[DO THIS]
Output, please, exactly those lines of the listing that come before the line with "WASHER_RADIUS = 7.0", along with that line itself.

··· PROVIDED MATERIAL

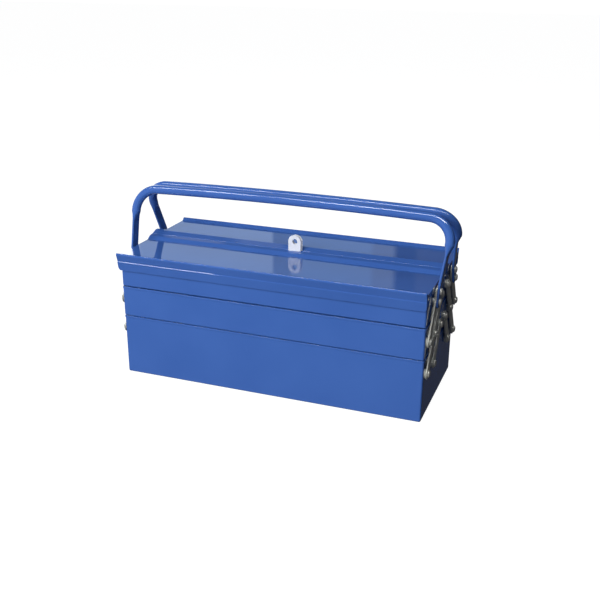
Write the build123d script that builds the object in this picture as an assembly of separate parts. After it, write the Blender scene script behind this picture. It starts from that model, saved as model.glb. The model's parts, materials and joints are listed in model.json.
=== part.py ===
from build123d import *
from math import atan2, cos, degrees, radians, sin
import os

# Cantilever tool box: a base, two middle trays and two lidded top trays that swing out on links.
# Millimetres. X runs along the box, -Y is the front, Z is up, and the origin is the middle of the
# underside. "Out" is the distance from the middle plane, so it means -Y at the front, +Y at the rear.

# Body and trays
SHEET = 0.8                      # thickness of all folded sheet
LENGTH = 480.0                   # outside length of the base and the trays
BASE_DEPTH = 200.0
BASE_HEIGHT = 97.0
TRAY_DEPTH = 100.0
TRAY_PITCH = 49.0                # from one rim to the next
TRAY_SPLIT = 1.0                 # from the middle plane to a tray's inner wall
STACK_GAP = 0.3                  # clearance between a rim and the floor above it
CORNER_RADIUS = 2.6
HEM_HEIGHT = 3.4                 # folded rim
HEM_DEPTH = 1.7
HEM_PROUD = 0.7                  # how far a rim stands out past the wall under it
HEM_INNER_CORNER = 1.2
HEM_EDGE = 0.6

# Swing linkage, seen from the end: (out, height) of each pivot when the box is closed
PIVOT_RISE = 26.0                # pivots stand this high above their tray's floor line
LINK_OFFSET = 33.0               # one pivot to the next along a link, inwards
BASE_LONG_PIVOT = (89.0, 74.0)
BASE_SHORT_PIVOT = (50.0, 74.0)
TRAY_OUTER_PIVOT = (90.0, BASE_HEIGHT + PIVOT_RISE)
LINK_WIDTH = 16.0
LINK_THICKNESS = 2.0
LINK_EDGE = 0.5
LINK_FACE = 242.5                # inner face of every link
RIVET_RADIUS = 2.5
RIVET_HEAD_RADIUS = 5.4
RIVET_HEAD_HEIGHT = 3.0
RIVET_TAIL_RADIUS = 4.4
RIVET_TAIL_HEIGHT = 1.4
RIVET_TAIL_EDGE = 0.6
RIVET_HEAD_FLAT = 0.4            # height of the head's straight rim
RUNNING_CLEARANCE = 0.05
SIDE_PLAY = 0.3                  # between a link, its washer and the rivet head
WASHER_RADIUS = 7.0

# Handles: a bent tube whose legs are pressed flat below the bends
TUBE_RADIUS = 7.0
TUBE_WALL = 1.2
BAR_OUT = 14.2
BAR_HEIGHT = 284.8               # axis of the bar at mid length
BAR_BOW = 3.0                    # the bar's middle stands this much above its ends
BEND_RADIUS = 34.0
LEG_THICKNESS = 3.4
LEG_WIDTH = 18.0
LEG_STRAIGHT = 26.0              # flat length above the pivot before the leg flares
LEG_FLARE = 5.5                  # degrees
LEG_KNEE_RADIUS = 40.0
CROWN_CORNER = (0.55, 0.835)     # where a circle's four arcs meet, over its radius
PRESS_LENGTH = 15.0              # from flat to round
HANDLE_RIVET_RISE = 15.0

# Lids and their hinges
LID_SIDE_GAP = 0.35              # end flange to tray wall
LID_LEVEL = 197.6                # upper face of the lid panel
LID_FLANGE_DEPTH = 8.6
LID_EDGE_LOW = 196.9             # foot of the upright edge at the seam
RIDGE_HEIGHT = 203.3             # both lids meet at this height
FRONT_RIDGE = ((8.6, 201.7),)    # (out, height) along each ridge, from the seam to the panel
REAR_RIDGE = ((12.0, 206.7), (17.0, 206.7))
RIDGE_FOOT = {"front": 7.4, "rear": 21.0}   # run of the last slope down to the panel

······

[COMPLETED EXERCISE]
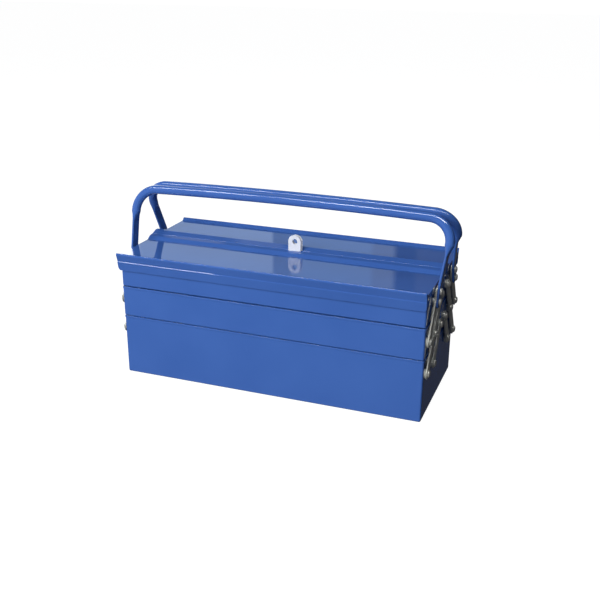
Write the build123d script that builds the object in this picture as an assembly of separate parts. After it, write the Blender scene script behind this picture. It starts from that model, saved as model.glb. The model's parts, materials and joints are listed in model.json.
=== part.py ===
from build123d import *
from math import atan2, cos, degrees, radians, sin
import os

# Cantilever tool box: a base, two middle trays and two lidded top trays that swing out on links.
# Millimetres. X runs along the box, -Y is the front, Z is up, and the origin is the middle of the
# underside. "Out" is the distance from the middle plane, so it means -Y at the front, +Y at the rear.

# Body and trays
SHEET = 0.8                      # thickness of all folded sheet
LENGTH = 480.0                   # outside length of the base and the trays
BASE_DEPTH = 200.0
BASE_HEIGHT = 97.0
TRAY_DEPTH = 100.0
TRAY_PITCH = 49.0                # from one rim to the next
TRAY_SPLIT = 1.0                 # from the middle plane to a tray's inner wall
STACK_GAP = 0.3                  # clearance between a rim and the floor above it
CORNER_RADIUS = 2.6
HEM_HEIGHT = 3.4                 # folded rim
HEM_DEPTH = 1.7
HEM_PROUD = 0.7                  # how far a rim stands out past the wall under it
HEM_INNER_CORNER = 1.2
HEM_EDGE = 0.6

# Swing linkage, seen from the end: (out, height) of each pivot when the box is closed
PIVOT_RISE = 26.0                # pivots stand this high above their tray's floor line
LINK_OFFSET = 33.0               # one pivot to the next along a link, inwards
BASE_LONG_PIVOT = (89.0, 74.0)
BASE_SHORT_PIVOT = (50.0, 74.0)
TRAY_OUTER_PIVOT = (90.0, BASE_HEIGHT + PIVOT_RISE)
LINK_WIDTH = 16.0
LINK_THICKNESS = 2.0
LINK_EDGE = 0.5
LINK_FACE = 242.5                # inner face of every link
RIVET_RADIUS = 2.5
RIVET_HEAD_RADIUS = 5.4
RIVET_HEAD_HEIGHT = 3.0
RIVET_TAIL_RADIUS = 4.4
RIVET_TAIL_HEIGHT = 1.4
RIVET_TAIL_EDGE = 0.6
RIVET_HEAD_FLAT = 0.4            # height of the head's straight rim
RUNNING_CLEARANCE = 0.05
SIDE_PLAY = 0.3                  # between a link, its washer and the rivet head
WASHER_RADIUS = 7.0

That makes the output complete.